*** INFORMATION SHOWN ***

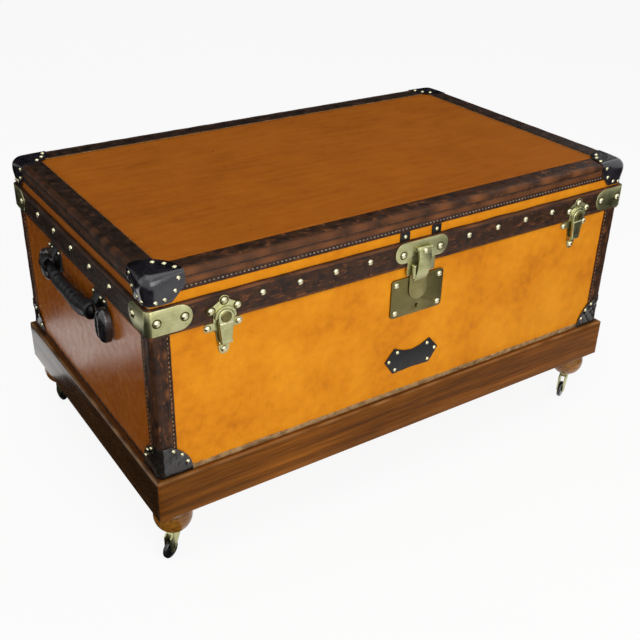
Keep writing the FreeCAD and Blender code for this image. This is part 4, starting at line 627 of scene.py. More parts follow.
def surface(name: str, points: Grid, loop_rows: bool = False, loop_columns: bool = False,
            wall: float = 0.0, wear: Grid | None = None, skip: Grid | None = None,
            smooth_degrees: float = CRISP) -> Item:
    """Make a mesh from a grid of points, facing away from the trunk's middle.

    Formula: each cell of the grid is one face between neighbouring rows and columns.

    Args:
        name: The piece's name.
        points: Rows by columns by three, in metres.
        loop_rows: Join the last row to the first.
        loop_columns: Join the last column to the first.
        wall: Thickness given to an open sheet: positive outwards, negative inwards.
        wear: Rubbed share of each point, from 0 to 1.
        skip: Cells left open.
        smooth_degrees: Edges sharper than this stay crisp.

    Returns:
        The mesh object.
    """
    rows, columns = points.shape[:2]
    index = np.arange(rows * columns).reshape(rows, columns)
    below = np.roll(index, -1, 0)[: rows if loop_rows else rows - 1]
    here = index[: len(below)]
    width = columns if loop_columns else columns - 1
    right = np.roll(index, -1, 1)
    corner = np.roll(below, -1, 1)
    cells = np.stack([here, right[: len(below)], corner, below], -1)[:, :width].reshape(-1, 4)
    if skip is not None:
        cells = cells[~skip[: len(below), :width].reshape(-1)]
    mesh = bpy.data.meshes.new(name)
    mesh.from_pydata(points.reshape(-1, 3).tolist(), [], cells.tolist())
    rubbed = np.zeros(rows * columns) if wear is None else np.broadcast_to(wear, (rows, columns)).ravel()
    layer = mesh.attributes.new("wear", "FLOAT", "POINT")
    layer.data.foreach_set("value", np.ascontiguousarray(rubbed, np.float32))
    return finish_mesh(name, mesh, wall, smooth_degrees)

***

WRITTEN PROBLEM
Reproduce all the data word for word.

RESPONSE
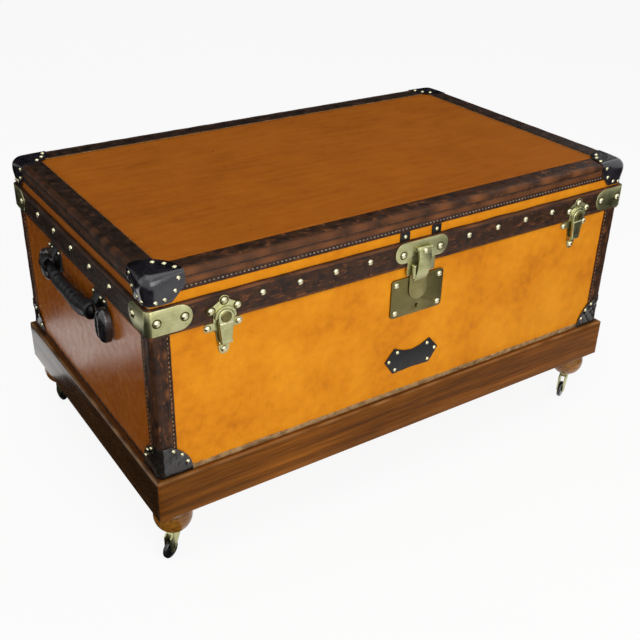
Keep writing the FreeCAD and Blender code for this image. This is part 4, starting at line 627 of scene.py. More parts follow.
def surface(name: str, points: Grid, loop_rows: bool = False, loop_columns: bool = False,
            wall: float = 0.0, wear: Grid | None = None, skip: Grid | None = None,
            smooth_degrees: float = CRISP) -> Item:
    """Make a mesh from a grid of points, facing away from the trunk's middle.

    Formula: each cell of the grid is one face between neighbouring rows and columns.

    Args:
        name: The piece's name.
        points: Rows by columns by three, in metres.
        loop_rows: Join the last row to the first.
        loop_columns: Join the last column to the first.
        wall: Thickness given to an open sheet: positive outwards, negative inwards.
        wear: Rubbed share of each point, from 0 to 1.
        skip: Cells left open.
        smooth_degrees: Edges sharper than this stay crisp.

    Returns:
        The mesh object.
    """
    rows, columns = points.shape[:2]
    index = np.arange(rows * columns).reshape(rows, columns)
    below = np.roll(index, -1, 0)[: rows if loop_rows else rows - 1]
    here = index[: len(below)]
    width = columns if loop_columns else columns - 1
    right = np.roll(index, -1, 1)
    corner = np.roll(below, -1, 1)
    cells = np.stack([here, right[: len(below)], corner, below], -1)[:, :width].reshape(-1, 4)
    if skip is not None:
        cells = cells[~skip[: len(below), :width].reshape(-1)]
    mesh = bpy.data.meshes.new(name)
    mesh.from_pydata(points.reshape(-1, 3).tolist(), [], cells.tolist())
    rubbed = np.zeros(rows * columns) if wear is None else np.broadcast_to(wear, (rows, columns)).ravel()
    layer = mesh.attributes.new("wear", "FLOAT", "POINT")
    layer.data.foreach_set("value", np.ascontiguousarray(rubbed, np.float32))
    return finish_mesh(name, mesh, wall, smooth_degrees)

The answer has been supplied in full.